Preparing Students for a World with AI
November 4, 2025
Dear Families,
In August, the Keys Leadership Team stepped away from our campuses for a two and a half day off-site retreat to imagine the future our students will inherit – a future defined by exponential technological change and deep uncertainty. We gathered with education futurist Andrea Saveri, whose work helps educational leaders use “strategic foresight” to anticipate the forces shaping the decade ahead. We were fortunate also to have the talented Graphic Recorder, Leslie Salmon-Zhu, present to visually record our discussion as seen in the images below. Our goal was not to predict the future but to prepare for it – to ask what will truly matter for our students during a time when artificial intelligence is transforming how we live, work, and learn.

As Andrea reminded us, the half-life of many technical skills is now less than four years. The world our graduates will enter will be less about climbing a “career ladder” and more about moving through networks–of people, projects, and machines. Work will become more fluid, driven by “workflows” rather than job titles. Post-secondary education will diversify pathways of credentialing, apprenticeships, and continuous learning. And the climate, political, and social “polycrisis” shaping our children’s generation will require adaptability, empathy, and courage.
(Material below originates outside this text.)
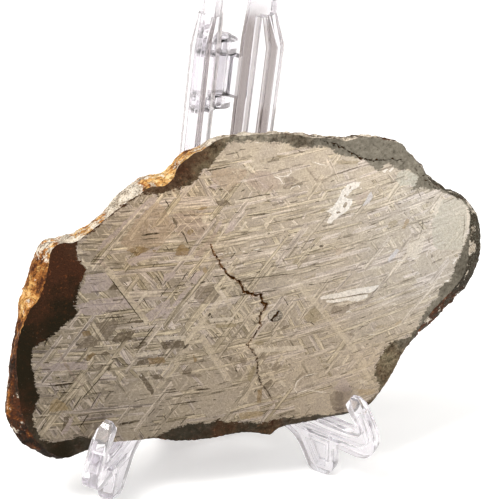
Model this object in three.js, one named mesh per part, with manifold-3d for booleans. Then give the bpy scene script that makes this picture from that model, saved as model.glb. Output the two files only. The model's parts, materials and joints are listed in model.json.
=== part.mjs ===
// Slice of an iron meteorite standing on a folding clear easel.
// Millimetres, Z up. The cut face looks along -Y, and X runs along its width.
import * as THREE from "three";
import { mergeVertices } from "three/addons/utils/BufferGeometryUtils.js";
import Module from "manifold-3d";

const wasm = await Module();
wasm.setup();

const degrees = THREE.MathUtils.degToRad;

// Slice: thickness, how far it leans back, and where the foot of its front face stands
const SLICE_THICKNESS = 6;
const SLICE_LEAN = degrees(12.4);
const SLICE_FOOT = new THREE.Vector3(0, -41.8, 17);
const RIM_SAMPLES = 300;
const RIM_ROWS = [0, 0.07, 0.24, 0.45, 0.66, 0.88, 1];
const RIM_BULGE_AT = 0.45;
const RIM_ROUGHNESS = 0.85;
const EDGE_ROUGHNESS = 0.3;
const LUMP_SPAN = 5;
const FINE_LUMPS = 0.6;
const FINE_LUMPS_SEED = 40;
const CRACK_DEPTH = 1.2;
const CRACK_WIDTH_TOP = 0.9;
const CRACK_WIDTH_FOOT = 0.4;

// Easel: two flat side frames that open like a book round an upright hinge at X = Y = 0
const OPEN_HALF_ANGLE = degrees(41.8);
const FRAME_THICKNESS = 5;
const EDGE_BEVEL = 0.4;
const WEB_THICKNESS = 2;
const LEG_BACK = 7;
const UPRIGHT_FRONT = 19;
const SHOULDER_HEIGHT = 131;
const NECK_HEIGHT = 140;
const NECK_BACK = 7.6;
const NECK_FRONT = 15.2;
const TOP_HEIGHT = 162;
const LEDGE_HEIGHT = 18.9;
const RIM_WIDTH = 3.8;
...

While in session, Andrea posed two questions: What will our students need to navigate the future, and how do we help them thrive in it?
“Across each imagined future, one theme was constant: human connection was the differentiator.”
Through guided activities, the leadership team explored five global drivers of change – from the acceleration of AI to the fragmentation of K-12 education and the rise of “mosaic” careers. This discussion led us to imagine vignettes of “Keys graduates from the future” – fictional but possible portraits of alumni in 2035 or 2040.
One was a high schooler collaborating with peers and an AI guide to monitor stormwater runoff during a prolonged heatwave. Another was a 27-year-old “workflow designer” helping teams and machines collaborate effectively. Others included apprentices reimagining food systems, clinical care coordinators using emotional intelligence to guide complex decisions with virtual support from agents, and entrepreneurs blending art, science, and social purpose.
Across each imagined future, one theme was constant: human connection was the differentiator. The grads who thrived were not those who knew the most about AI, but the individuals who knew the most about themselves and others. Those individuals could collaborate across cultures and technologies; they could listen across difference. These graduates were reflective, resilient, and grounded in a moral compass. In short, they were deeply human.
“This belief–being human is not a soft skill but a core competency–is at the heart of a Keys education.”
This belief – that being human is not a soft skill but a core competency – is at the heart of a Keys education. Our mission has always centered on knowing and being known, listening and being heard. Social-emotional literacy, inclusion, and justice are not side lessons: they are the foundation for intellectual growth and strong leadership.
As author and editor of two AI education books, Stefan Bauschard noted in his 2023 essay Caring Will Soon Be the #1 Job Skill, the greatest value people can bring in an age of automation is “to supply our humanity.” Machines may outthink us in speed and precision, but they cannot yet feel empathy, build trust, or discern what is right. Bauschard argues that learning to care is not simply a virtue – it is a survival skill in a world where the meaning of human work itself is being redefined.
“…the skills most essential for the future are the ones we hold sacred today.”
Our time with Andrea strengthened our conviction that the skills most essential for the future are the ones we, at Keys, already hold sacred today. Students who can navigate ambiguity, self-regulate, ask profound questions, listen, and collaborate across differences, and build inclusive communities will be ready not only to succeed but also use their agency to shape a more just and compassionate world.
The task before us as educators is to evolve continually–integrating new tools like AI thoughtfully and intentionally while holding fast to our deepest values. The question is not simply what we will allow our students to do with AI, but what they will imagine they can do – with courage, integrity, empathy, and purpose guiding every step.
At Keys, that is our commitment: to help our students grow not just as thinkers and innovators, but as humans who know how to care, connect, and contribute meaningfully in a future we can’t yet see – but are preparing for together.